The report noted that while the Department of Defense has made progress, more needs to be done.

“DOD and the services have taken steps to address fatigue-related issues, such as developing guidance on fatigue management, but DOD faces oversight and enterprise-wide collaboration challenges in managing fatigue,” according to the report.

A 2021 DOD study found among active-duty personnel, fatigue appeared to be more the rule than the exception. Rates of people sleeping less than 7 hours per night in the military were roughly twice of those in the civilian population. DOD estimates between 2005 and 2018, the most recent data available, found about one-third of service members reported sleeping 7 or 8 hours per night, while the majority of service members reported sleeping 6 or fewer hours per night, and about one-third of service members rate their sleep as fairly bad or very bad.

The report noted “characteristics specific to military occupations may contribute to service member fatigue, including extended shifts, night operations, high noise environments, operating heavy equipment, and high operational tempo.”

The GAO report looked at selected military jobs with a high potential to be affected by fatigue: fixed-wing and rotary-wing pilots; remotely piloted aircraft pilots; aviation maintenance personnel; motor vehicle operators; and on-alert operations, such as nuclear missileers and watch floor officers.

The GAO’s own survey found about 67% of the 190 officers surveyed reported sleeping 6 to 7 hours per night, while 26% of respondents reported sleeping less than 6 hours per night. More telling: 46% of respondents rated the quality of their sleep during the work week as moderately poor and 4% rated it as extremely poor.

An Army remote pilot told the GAO that “you are generally sleep deprived always.” A Marine fighter pilot put it this way: “Collateral duties in addition to flying significantly increase workload for most pilots, myself included. Sleep policies apply specifically to the night before flying events. Days where the pilot is not flying are effectively unregulated in terms of crew day and crew rest. The result is planned periods of sleep deprivation in order to accomplish tasks that accumulate due to the need to adhere to the letter of policies regarding crew day and crew rest when flying.”

A Marine helicopter pilot said personnel are spread too thin and that “sleep deprivation has an underlying cause from the workload Marine pilots are faced with.”

Lack of sleep can have fatal consequences. The Army has found that fatigue was a cause in 8% of tactical vehicle accidents between fiscal years 2010 to 2019. The Naval Safety Center found that between 2015 and 2019 there were 489 reported instances of fatigued-driving related fatalities, serious injuries, and property damage involving Marines and sailors. In 2017, the Navy had four significant mishaps at sea, including two collisions that resulted in the loss of 17 sailors’ lives and hundreds of millions of dollars in damage to Navy ships, which the Navy attributed partly to sailor overwork and fatigue, according to the report.

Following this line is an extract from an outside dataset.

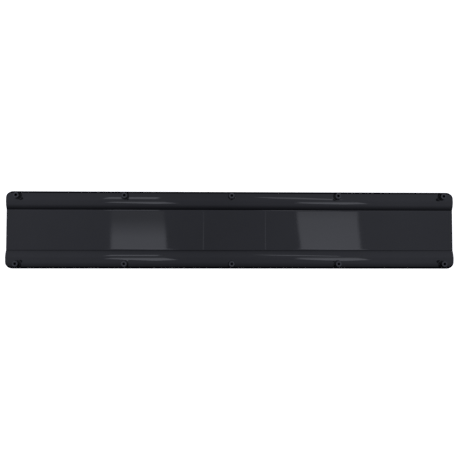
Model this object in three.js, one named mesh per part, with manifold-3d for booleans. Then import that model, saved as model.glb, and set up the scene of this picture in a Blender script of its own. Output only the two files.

Part of the problem may be that no one seems to be in charge of sleep and fatigue issues.

“We found DOD has not assessed DOD’s oversight structure for fatigue-related efforts to identify an office or an individual with sufficient authority, sufficient staffing and resources, and committed leadership to oversee the implementation” of DOD sleep policies, according to the GAO report.

The GAO further found all the sleep and fatigue research done by the military services was fragmented and sometimes duplicative.

“We found multiple organizations within DOD involved in the same broad area researching sleep and fatigue,” according to the report.

The GAO found that for 29 projects the Army, Navy, Marine Corps, and Air Force spent about $25 million. DOD plans to spend much more to study sleep using wearable devices. In a July 2023 report to Congress, DOD estimated the Defense Health Agency will invest roughly $337 million over six wearable device-related programs from fiscal years 2021 to 2027.

“DOD officials acknowledged that they lack a comprehensive inventory needed to allow the department to understand and identify projects that are currently in place and reveal redundancies, determine gaps, identify cost saving opportunities, and identify methods to show program impacts,” according to the report.